- Born: February 1977 (age 49) Ningbo, Zhejiang
- Other names: Xu Qiang (徐强) Big Xu
- Education: High school level
- Occupation: Private placement investor
- Spouse: Ying Ying (应莹)
- Parent(s): Xu Boliang (徐柏良, father) Zheng Suzhen (郑素贞, mother)

= Xu Xiang =

Investor in China

Xu Xiang (徐翔 (Xú Xiáng); born February 1977 in Ningbo, Zhejiang) is a former Chinese private placement investor who served as General Manager of Zexi Investment (泽熙投资), a Chinese investment company. He has been variously called "China's Carl Icahn", "China's Warren Buffett", and "Big Man of Private Placement" (私募一哥) by fellow Chinese investors. On November 1, 2015, Xu Xiang was arrested by the police for insider trading.

In 2017, Xu was sentenced to five and a half years in prison and fined 11 billion yuan.

==Career==

===Early life===
Xu Xiang was born in Ningbo, Zhejiang in 1977. In 1993, Xu skipped the college entrance exams and started investing in stocks, using money from his parents as initial capital at China Galaxy Securities's trading hall on South Liberation Road in Ningbo. He was one of the most prominent investors in Zhejiang before 2000, with several hundred thousand yuan under his management. In 2003, Xu was reported by the media for the first time as the "captain of the Limit-up Kamikaze Squad" (涨停板敢死队总舵主).

===Shanghai career===
Xu Xiang moved to Shanghai in 2005. According to Economic Information Daily (经济参考报), Xu arrived at his office at 8.45am every day and often went to bed at around 2am. Studying stocks was his only hobby. He founded Zexi Investment in 2009 with 30 million yuan in registered capital. According to the official website of Zexi Investment, the Zexi No. 1 Fund and the Zexi No. 3 Fund have both increased by about 3,000% since 2010. Xu and his relatives reportedly owned a combined fortune of US$2.2 billion.

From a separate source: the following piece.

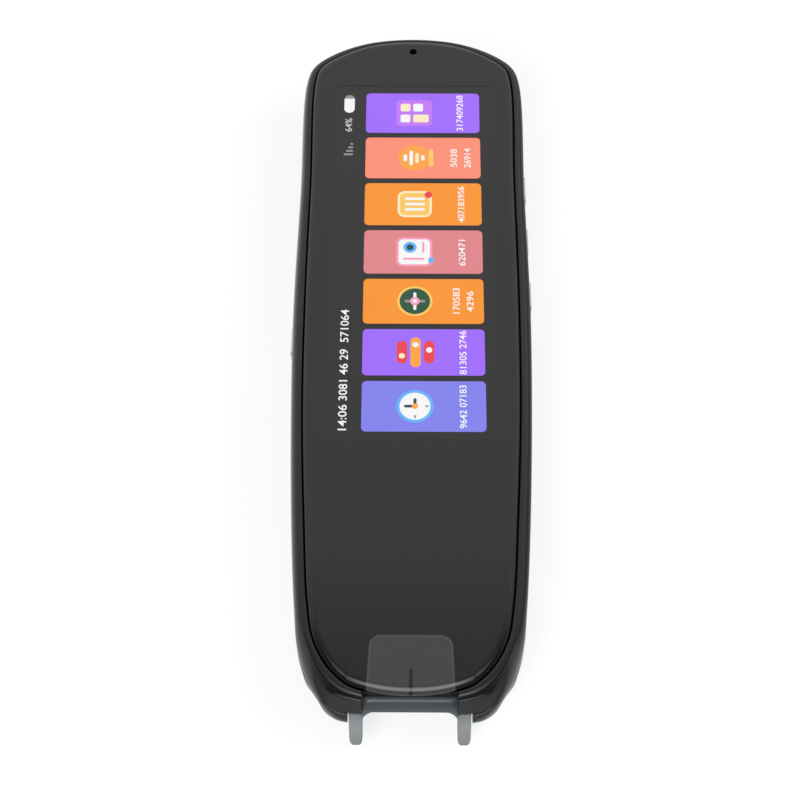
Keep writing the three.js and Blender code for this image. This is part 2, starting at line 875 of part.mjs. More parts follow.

In July 2011, it was rumored that Zexi Investment was under investigation by China's regulatory authorities, but Xu denied any illegal operations. In 2015, Xu reportedly manipulated the stock market during the stock market crash that summer.

===Arrest and trial===
On November 1, 2015, Xu Xiang was arrested by the police for insider trading. To assist the arrest, the highway patrol sealed off the 35.4 km Hangzhou Bay Bridge for more than 30 minutes. Xinhua, the official news agency in China, released a brief statement after the arrest. When Xu was arrested, he was on his way from Shanghai to Ningbo to celebrate his grandmother's birthday. Xu was later sent to Beijing by the police for interrogation. Some media reported that Xu's arrest was linked to China's anti-corruption campaign.

On April 29, 2016, Xu was formally charged with manipulating the securities market and insider trading.

On January 23, 2017, Xu was sentenced to five and a half years in prison and was fined 11 billion yuan (US$1.6 billion).

On July 9, 2021, Xu was released from prison after serving his five and a half years sentence.

==Family==
Xu's father, Xu Boliang (徐柏良), was the legal representative of Zetian Investment. His mother, Zheng Suzhen (郑素贞), held some stocks. Her stocks were frozen until November 2017. Xu's family controlled Ningbo Zhongbai (宁波中百), a department store in China. He is married to Ying Ying (应莹).